On Monday September 21 Spirit guided us to visit the Kennedy Space Center and NASA. The visit surpassed all expectations in that we were inspired and motivated while finding much that was deeply emotional. So much that we saw was a massive example of so many of the messages in “Journey of a Shaman”. We were reminded how dreams and determination can achieve the impossible.
At the entrance are fountains with a statement by John F Kennedy that set the vision for all future space travel by mankind. “For the eyes of the world now look into space, to the moon and the planets beyond and we have vowed we shall not see it governed by a hostile flag of conquest, but by a banner of freedom and peace”.
As we entered the massive space center we were greeted by the sight of NASA rockets that mapped the history of the unmanned space vehicles through to the rockets capable of launching mankind into space. A NASA guide took us from rocket to rocket explaining the history and the difficult path that led to many failures before finding the answers to creating new technologies and skills necessary to explore the new frontier of space.
We then walked to the pick-up point where shuttle buses take visitors on a forty minute drive to the launching sites which covered a huge area, including massive complexes where rockets were assembled prior to launching and then carried on massive very slow-moving tracked vehicles called “crawlers”. The crawlers would take many hours to reach the launch pad towers. We were shown the ones that had been used for past launches and also for the latest space travel vehicles that were now under construction that would be capable of taking Mankind to Mars in 2030. The new generation of rockets are known as SLS, (Space Launch System). In conjunction with SLS a human-rated spacecraft, known as the Orion Multi-Purpose Crew Vehicle, is being developed, capable of carrying a crew to Mars.
We were left in no doubt that NASA has total determination to put Mankind on Mars in 2030.
The determination to put Man on the Moon with all the difficulties, set-backs, and loss of life is summed up by a NASA Mission Controller at that time “Failure is not an option”. As is well known history, the Apollo Program was ultimately successful.
The vision and inspiration by JFK ultimately manifested as a reality. It was in 1961 that JFK made a famous speech to Congress declaring “I believe that this Nation should commit itself to achieving the goal, before this decade is out, of landing a man on the Moon and returning him safely to Earth”.

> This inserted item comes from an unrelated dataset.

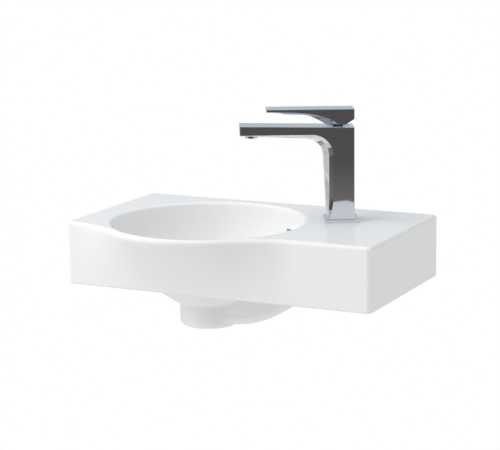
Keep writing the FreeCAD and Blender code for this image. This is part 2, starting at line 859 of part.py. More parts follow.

Also his vision of international co-operation in space travel was achieved when the International Space Station, Skylab, was set up and is going from strength to strength now and into the future.
An essential part of developing and maintaining Skylab, the Space Laboratory, was to develop the Space Shuttle, a re-usable space vehicle developed to ferry scientists to and from the Space Station from where they maintained the Hubble Telescope and various other satellites. During the 133 Space Shuttle missions there was one catastrophe and all seven astronauts on board died. There is a deeply moving memorial to them at the Kennedy Space Center, one of whom, a woman, was a teacher on her way to Skylab. The memorial includes a quote she made before that fateful journey “I touch the future, I teach”. John remembers being in New York when the shuttle exploded and the deep shock experienced by all Americans’. John was watching and listening to the televised speech by Ronald Reagan which included the statement “the future doesn’t belong to the fainthearted, it belongs to the brave”. That speech chimed with the mood of the American people and ensured that the Mission would continue.
The picture on the left shows a Challenger Shuttle attach to Skylab. The two landscape pictures above are the surface and Twin Peaks of a huge crater on the Mars surface.
We visited a huge building that contained a rocket similar to the one that successfully took astronauts to the moon. In that same area we watched a movie filmed at the time of the successful launch that took three astronauts around the moon without landing and returned safely. The experience was particularly poignant for us as immediately below the movie screen was the actual control center operations area complete with computers and all the other controls that were leading technology at that time. This was the mission control room that we had seen on television at the time of that first successful launch to the moon. The previous launch had failed with the death of three astronauts. The film of the nail biting tension of the huge team of mission control staff as the count down proceeded and the subsequent jubilation as the Apollo rocket successfully “lifted off” was a deeply emotional experience for all who watched.
The picture on the left shows the scene in the movie theater with the original mission control units and the picture below that shows the actual crew capsule the astronauts returned to the Earth in.
We are determined to be present at Cape Canaveral in 2030 to watch Orion lift off on its voyage of discovery carrying mankind to Mars.
We spent a long day at the Kennedy Space Center and only had time to experience two-thirds of what was there. We are returning tomorrow to see the remaining one-third and will share that experience with you shortly.
This is a massive example of the fact that there is nothing to stop one achieving anything one desires except the blocks in one’s own mind.